Call our confidential telephone service on 0800 074 8383. Textphone users can use text relay to access our Specialist Nurses by calling 18001 0800 074 8383 so that a text relay operator can help us give you the support and information you need.
Our normal opening hours are:
Monday - Friday 9-6pm, Wednesday 10-8pm
We appreciate that sometimes people find it easier to contact us by email rather than talk to one of the nurses directly. By using our contact form, you can send your question to the Specialist Nurses.
We appreciate it can be difficult to talk about sensitive issues over the telephone and it is sometimes hard to find the time to have a telephone conversation or you might want a quick response to a question? We have an online messager service where you can chat to a Specialist Nurse.
Our chat times are 10-1pm 1-4 pm Mon to Friday and 4-8 pm on Wednesday.
If it’s not convenient to call us at a certain time or it’s out of hours and you want someone to call you back, then you can use our SMS service.
Text the word NURSE to 70004, and you will receive an automated message thanking you for getting in touch.
Our Specialist Nurses will then contact you when we are open (9am-6pm Mon-Fri, 9am-8pm Weds).
Messages received after 5pm and after 7pm on a Wednesday will be called back the following day. Your text will be stored confidentially and will only contain the contact number of the caller.
Please send your queries to the following address:
Prostate Cancer UK Specialist Nurse Team
The Counting House
53 Tooley Street
We aim to respond to letters and emails within five working days. However, if your query is urgent or you have lots of questions, you will receive a much quicker response by calling our Specialist Nurses.
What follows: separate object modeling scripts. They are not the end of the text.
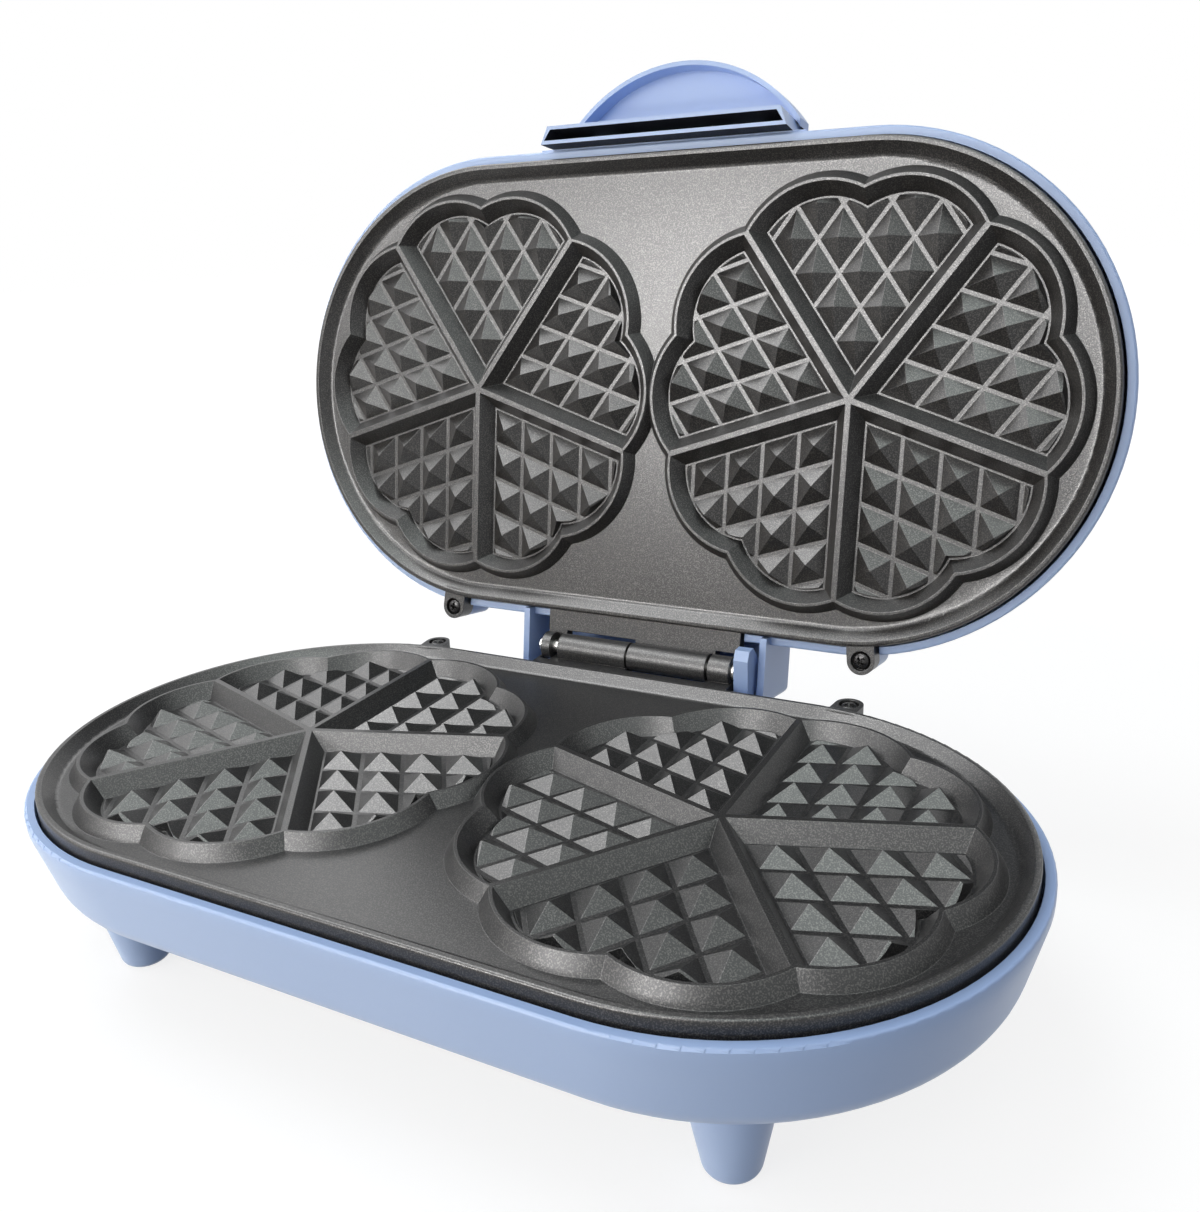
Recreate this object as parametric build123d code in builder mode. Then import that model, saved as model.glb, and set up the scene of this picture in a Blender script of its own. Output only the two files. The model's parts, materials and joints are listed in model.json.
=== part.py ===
from build123d import *
import os
from math import atan, cos, degrees, radians, sin, sqrt, tan

# A double waffle iron, open as it stands on a table. Millimetres, +Z up, +X along its length,
# +Y from the front towards the hinge. The origin is on the table, under the middle of the open iron.
# Both halves are drawn in one set of own coordinates: x along the length, y towards the hinge,
# z out of the cooking face, zero at the middle of the tops of the ridges.

# Cooking pattern: five hearts make a flower, two flowers make a plate
HEARTS = 5
LOBE_REACH = 44.5         # flower centre to the centre of a lobe's arc
LOBE_RADIUS = 30.9        # lobe's arc, at the middle of the ridge
FLOWER_GAP = 2.6          # between the two flowers' ridges, from middle to middle
RIDGE_TOP = 1.0           # width of a flower's ridge at its top
RIDGE_FOOT = 3.0          # how far a ridge's outer side spreads down to the land
WALL_TOP = 2.0            # width of the dividing walls at their top
POCKET_DEPTH = 5.8
POCKET_LEAN = 4.0         # how far a pocket's sides lean in, down to its floor
CELL = 14.2               # side of a pyramid's rhombic cell
VALLEY = 1.5              # flat valley between pyramids
PYRAMID_HEIGHT = 4.0
TRIM_LEAN = 0.3           # how far a trimmed pyramid's cut side leans in, per height
SMALLEST_PYRAMID = 2.0    # volume under which a trimmed pyramid is left out
FLOWER_REACH = LOBE_REACH + LOBE_RADIUS
FLOWER_PITCH = 2 * FLOWER_REACH + FLOWER_GAP
FLOWERS = (-FLOWER_PITCH / 2, FLOWER_PITCH / 2)
HALF_HEART = 180 / HEARTS
SIDE_PITCH = CELL * sin(radians(2 * HALF_HEART))

# Plate casting
LAND_MARGIN = 11.1        # from the flowers' ridges to the plate's edge
PLATE_HALF = FLOWER_REACH + LAND_MARGIN     # half the width, and the radius of the round ends
PLATE_FLOOR = 4.2         # metal under the pockets
PLATE_DEPTH = POCKET_DEPTH + PLATE_FLOOR    # ridge tops to the underside
LAND_DEPTH = 4.5          # ridge tops to the flat land round the flowers
BEAD_DROP = 0.6           # ridge tops to the top of the rim bead
BEAD_WIDTH = 2.0
BEAD_SLOPE = 3.8          # how far the bead's inner side leans
BEAD_ROUND = 1.0
BEAD_COVE = 2.5           # hollow rounding where the bead's inner side meets the land
EAR_SPREAD = 11.3         # screw ears on the rear edge, outwards of the flower centres
EAR_PROUD = 5.2           # and from the plate's edge out to the screw
EAR_X = FLOWER_PITCH / 2 + EAR_SPREAD
EAR_Y = sqrt((PLATE_HALF + EAR_PROUD) ** 2 - EAR_SPREAD ** 2)
EAR_RADIUS = 5.0
EAR_WEB = 8.0
EAR_DROP = 1.0
EAR_THICKNESS = 7.5

# Shells
RIM_WALL = 3.0
PLATE_CLEARANCE = 0.9     # dark gap between plate and rim
PLATE_EDGE = PLATE_HALF + PLATE_CLEARANCE
SHELL_HALF = PLATE_EDGE + RIM_WALL          # half the width at the rim
FLOOR_WALL = 2.6
SHELL_DROP = 5.0          # ridge tops to the rim's edge
RIM_BAND = 3.6            # upright part of the rim
RIM_ROUND = 0.9
SIDE_DRAFT = 13.5
BASE_DEPTH = 35.4         # ridge tops to the base's underside
BASE_ROUND = 12.0
LID_DEPTH = 34.0
LID_ROUND = 14.0
POST_RADIUS = 4.5
EAR_POST = 13.5           # length of the posts under the plate's ears
NOTCH_GAP = 0.8           # round the plate's tongue and ears where the rim is cut away

# Hinge
HINGE_PROUD = 10.7        # shell's rim to the pin
HINGE_Y = SHELL_HALF + HINGE_PROUD          # plate's centre line to the pin
CLOSED_GAP = 0.8          # between the two halves' ridges when closed
HINGE_Z = CLOSED_GAP / 2
LID_ANGLE = 100.3         # opening angle of the photographed lid
LEAN = radians(LID_ANGLE - 90)
BARREL_RADIUS = 5.5
LOWER_BARRELS = ((-32.7, -2.6), (32.2, 40.6))     # each barrel's span along the pin
UPPER_BARRELS = ((-31.0, 1.7), (36.4, 40.2))      # the same in the lid's own coordinates
BARREL_GAP = 0.7          # clearance round the other half's barrels
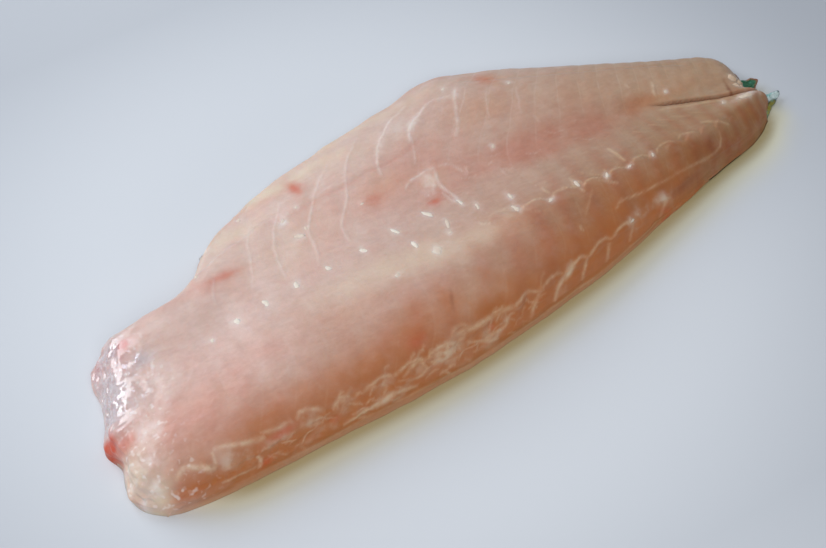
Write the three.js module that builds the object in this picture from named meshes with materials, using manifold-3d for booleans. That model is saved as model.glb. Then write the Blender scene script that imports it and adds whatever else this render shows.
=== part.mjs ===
// A skin-on fish fillet, cut from the left side of the fish and lying skin side down.
// +X runs from the cut behind the head to the tail, +Y from the back to the belly, +Z up.
// The origin is on the table, under the middle of the fillet's box. Sizes are in millimetres.
import * as THREE from "three";
import { mergeVertices } from "three/addons/utils/BufferGeometryUtils.js";
import Module from "manifold-3d";

// Overall sizes of the flesh in plan.
const length = 298; // from the cut behind the head to the end of the flesh at the tail
const width = 125; // from the back edge to the fullest part of the belly

// Heights of the flesh above the skin, each where that part is fullest.
const seamHeight = 11; // where the back's side wall meets the top
const loinHeight = 19; // the thick muscle along the back
const channelHeight = 13; // the hollow that the backbone was lifted from
const flankHeight = 12; // the muscle between the channel and the belly
const bellyHeight = 4.2; // the thin edge of the belly

// How far the top stands in from the foot of the walls.
const backLean = 5;
const bellyLean = 1.5;
const headLean = 9;
const tailLean = 3;
const wallBulge = 1.2; // how far the walls swell past a straight line

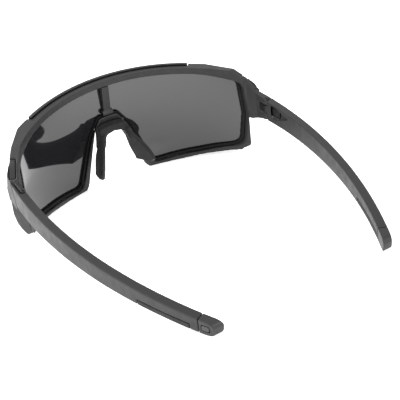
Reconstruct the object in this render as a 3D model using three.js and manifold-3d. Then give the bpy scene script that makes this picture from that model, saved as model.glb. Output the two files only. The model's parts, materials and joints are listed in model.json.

Please note we are unable to respond to queries from outside the UK, as there are differences in healthcare service provision in other countries.
We regularly review the service we offer and strive to improve and develop it whenever we can. An essential part of this review involves finding out about the experiences of people using our Specialist Nurse service. In our most recent survey (xxx 2014)
• 88% found the information from the nurse very useful
• 93% felt the nurse addressed their concerns very well
• 94% understood the topics explained by the nurse very well
• And 99% would recommend the service onto others.
We are a member of The Helplines Partnership and our service has been accredited to The Helplines Standard. This means that through independent assessment, we have demonstrated that we are committed to quality and offer a professional service.
The telephone, email, live chat, text and postal enquiry services are confidential between you and Prostate Cancer UK. If you contact the Specialist Nurses, you may choose to provide personal information which will only be used for the purposes of dealing with your enquiry.
Sometimes, a Specialist Nurse may have a colleague listening in to a call for training purposes; this would be explained to you at the start of a call, and if you would prefer the other nurse not to listen, then please tell us and the nurse will remove her headset.
Any personal information provided will not be passed onto anyone else without your express permission except in exceptional circumstance to comply with the nurses' code of professional conduct or the law. Examples of this might include children contacting the service reporting abuse, anyone reporting serious self harm, anyone expressing the intention of harming someone else, or if a terrorist threat is reported.
Your personal information and details of the enquiries received are stored on a secure database. If for any reason you wish to have your personal details removed from our records, please contact the Specialist Nurses.
Calls are recorded and monitored for training purposes. This is an important part of maintaining quality of our Specialist Nurse service. All calls are kept confidential to Prostate Cancer UK and are destroyed securely after use.